Most founders know they should hire a virtual assistant — but the moment they start exploring it, the questions pile up fast.
What do you look for?
What should they work on first?
How do you give feedback without micromanaging?
How do you know if they’re actually delivering ROI?
To help founders get real answers, ChatGPT “interviewed” Lean Lai Lacaba with the exact questions business owners ask before hiring an EA. The conversation was raw, unscripted, and brutally honest — and what came out of it is a clear roadmap for hiring the right assistant and making them successful from day one.
Here’s the breakdown.
What to Look for Before You Hire
1. Values > Experience
Founders often obsess over years of experience, but the real question is:
Can you actually work well together?
A great assistant shares your values around:
- Communication style
- Feedback expectations
- Pace and rhythm of work
- Boundaries and updates
- Professional preferences
An assistant can learn tools. They can’t learn compatibility.
And because you’ll collaborate daily, alignment comes before skill.
The First Week: Set Them Up for Success
2. Start With “Data Absorption” Tasks
New assistants shouldn’t touch high-impact tasks on day one.
Their first week should focus on observing your business, not changing it.
Best onboarding tasks:
- Email management (to see how your world works)
- File / drive organization
- Reviewing client communication
- Basic data cleanup
This helps them understand patterns, decision-making, and context — without breaking anything.
How to Give Feedback (and Avoid Pain Later)
3. Fast Feedback = Faster Progress
The biggest hiring mistake founders make?
Waiting too long to correct something.
In the first 30–90 days:
- Give one-minute praises when they get things right
- Give one-minute redirects when something is off
- Always separate “the task” from “the person”
- Stay specific, not emotional
If you delay feedback, the assistant assumes everything is fine — and misalignment compounds.
A Simple Delegation Framework: The WOW Method
Delegation fails when instructions are vague.
That’s why 2xYou teaches the WOW Method:
W — Why
Why does this task matter? Where does it fit into the bigger picture?
O — Outcome
What should the output look like?
Excel? PDF? A draft email? A report?
W — Who/What
What resources do they need? Who should they notify or update?
If your assistant doesn’t understand the WHY, WHAT, and WHO — you’ll never get the outcome you want.
What to Delegate First
Choose tasks that are:
- Recurring (daily/weekly/monthly)
- System-driven (clear procedure)
- Low-risk
- Time-consuming but predictable
Examples:
- Inbox management
- Calendar prep & scheduling
- Reports
- Post-meeting summaries
- Proposal creation
- Content uploads
- Admin routines
These tasks build trust, rhythm, and confidence — fast.

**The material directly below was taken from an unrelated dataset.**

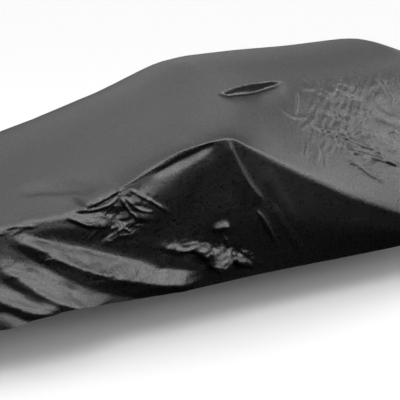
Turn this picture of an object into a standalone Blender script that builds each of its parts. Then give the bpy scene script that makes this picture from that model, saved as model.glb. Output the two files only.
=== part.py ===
"""A one-piece cloth car cover, hollow, hanging from its roof area as it lies over a car.

Metres, +X towards the rear of the cover, -Y the near side, +Z up. The tables give heights above the
ground and lengths from the front axle. The finished cloth is moved so that the origin is the point
under the roof where the cover is held.
"""

import bmesh
import bpy
import numpy as np
from mathutils import Vector

# Where the cover is held: under the middle of its roof, in the tables' lengths and heights.
HELD_X = 1.95
HELD_Z = 1.40

CLOTH_THICKNESS = 0.003

# Each section of the cover, from the front hem over the roof to the rear hem. A section crosses the
# cover from hem to hem. side_x is where it meets the side hem, mid_x where it crosses the middle.
# The other columns are the height of the middle, then how far out (y) and how high (z) the section
# is at the rail along the roof, at the belt line, at the taut ridge of the mirror tent and at the
# hem, then the far side's ridge. soft is how softly the ridge turns, cells the rows to the next one.
SECTION_COLUMNS = (
    "side_x", "mid_x", "mid_z", "rail_y", "rail_z", "belt_y", "belt_z", "ridge_y", "ridge_z",
    "hem_y", "hem_z", "far_ridge_y", "far_ridge_z", "soft", "cells",
)
SECTIONS = (
    (-0.44, -0.83, 0.24, 0.50, 0.24, 0.62, 0.24, 0.71, 0.24, 0.80, 0.25, 0.71, 0.24, 0.14, 3),
    (-0.41, -0.88, 0.46, 0.50, 0.46, 0.65, 0.45, 0.77, 0.44, 0.84, 0.25, 0.77, 0.44, 0.14, 2),
    (-0.37, -0.85, 0.67, 0.50, 0.66, 0.68, 0.65, 0.81, 0.62, 0.88, 0.26, 0.81, 0.62, 0.12, 2),
    (-0.32, -0.70, 0.75, 0.51, 0.73, 0.72, 0.72, 0.84, 0.70, 0.91, 0.27, 0.84, 0.69, 0.09, 3),
    (-0.24, -0.42, 0.82, 0.53, 0.78, 0.74, 0.76, 0.85, 0.74, 0.95, 0.28, 0.85, 0.72, 0.05, 6),
    (-0.09, -0.15, 0.905, 0.54, 0.84, 0.75, 0.79, 0.865, 0.755, 0.96, 0.31, 0.865, 0.74, 0.04, 7),
    (0.11, 0.11, 0.980, 0.55, 0.90, 0.75, 0.82, 0.875, 0.772, 0.955, 0.323, 0.875, 0.77, 0.035, 9),
    (0.36, 0.36, 1.057, 0.56, 0.965, 0.76, 0.89, 0.885, 0.855, 0.895, 0.278, 0.89, 0.83, 0.02, 6),
    (0.52, 0.52, 1.108, 0.56, 1.005, 0.77, 0.95, 0.90, 0.953, 0.885, 0.27, 0.90, 0.875, 0.012, 5),
    (0.68, 0.68, 1.160, 0.57, 1.05, 0.79, 0.995, 0.93, 1.028, 0.885, 0.265, 0.91, 0.92, 0.01, 3),
    (0.79, 0.79, 1.196, 0.57, 1.08, 0.81, 1.024, 0.97, 1.062, 0.885, 0.265, 0.92, 0.945, 0.01, 3),
    (0.92, 0.92, 1.238, 0.57, 1.13, 0.83, 1.062, 1.02, 1.088, 0.885, 0.265, 0.93, 0.965, 0.01, 3),
    (1.00, 1.00, 1.270, 0.57, 1.165, 0.82, 1.068, 1.01, 1.047, 0.885, 0.268, 0.93, 0.965, 0.015, 5),
    (1.21, 1.21, 1.366, 0.57, 1.243, 0.80, 1.075, 1.00, 0.937, 0.885, 0.272, 0.93, 0.93, 0.025, 3),
    (1.37, 1.37, 1.393, 0.58, 1.268, 0.82, 1.00, 0.995, 0.855, 0.885, 0.272, 0.93, 0.88, 0.03, 5),
    (1.74, 1.74, 1.411, 0.59, 1.29, 0.82, 0.93, 0.99, 0.673, 0.885, 0.268, 0.93, 0.70, 0.03, 4),
    (2.15, 2.15, 1.421, 0.59, 1.30, 0.79, 0.92, 0.97, 0.511, 0.885, 0.267, 0.93, 0.56, 0.035, 4),
    (2.60, 2.60, 1.450, 0.58, 1.32, 0.81, 0.93, 0.945, 0.42, 0.88, 0.27, 0.92, 0.46, 0.06, 3),
    (2.90, 2.90, 1.356, 0.56, 1.25, 0.85, 0.95, 0.925, 0.41, 0.88, 0.275, 0.915, 0.43, 0.09, 3),
    (3.08, 3.22, 1.262, 0.54, 1.18, 0.85, 0.96, 0.915, 0.43, 0.88, 0.28, 0.905, 0.44, 0.11, 3),
    (3.22, 3.50, 1.165, 0.52, 1.09, 0.79, 0.96, 0.89, 0.46, 0.87, 0.28, 0.88, 0.46, 0.13, 2),
    (3.30, 3.62, 1.04, 0.51, 0.98, 0.74, 0.86, 0.85, 0.50, 0.85, 0.28, 0.85, 0.50, 0.14, 4),
    (3.35, 3.68, 0.62, 0.50, 0.61, 0.67, 0.56, 0.78, 0.46, 0.82, 0.28, 0.78, 0.46, 0.14, 3),
    (3.38, 3.64, 0.27, 0.48, 0.27, 0.60, 0.27, 0.70, 0.27, 0.79, 0.27, 0.70, 0.27, 0.14, 0),
)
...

How to Measure ROI After 90 Days
Before hiring, set expectations around:
- KPIs
- Milestones
- Weekly priorities
- Monthly progress reviews
Then measure:
- What tasks are now off your plate
- How much time you’ve regained
- Accuracy and consistency
- Output quality
- Speed of learning and retention
- Stress reduction (yes, this matters)
If nothing is changing after 90 days, it’s a sign something is misaligned — expectations, clarity, or fit.
When to Walk Away
Founders often stay “too nice” for too long.
But hiring is a long-term relationship, not a charity project.
If you:
- Repeat the same feedback for months
- Feel more stressed, not less
- Constantly re-do the work
- See no improvement or initiative
- Realize the values aren’t aligned
…it may be time to exit gracefully and start fresh.
How ChatGPT Fits Into This
During the interview, ChatGPT showed exactly what founders can do today:
- Get clarity on hiring
- Draft SOPs
- Turn Q&As into content
- Prep onboarding docs
- Create task lists
- Train a VA faster
AI won’t replace assistants.
But it absolutely makes onboarding easier, documentation faster, and delegation smoother.
Final Thoughts
Hiring a virtual assistant isn’t just about outsourcing tasks — it’s about building a partnership that supports growth, reduces overwhelm, and frees you from doing everything alone.
The right assistant becomes a multiplier.
The wrong assistant becomes another job.
If you’re a founder ready to scale, the difference comes down to clarity, feedback, structure, and alignment.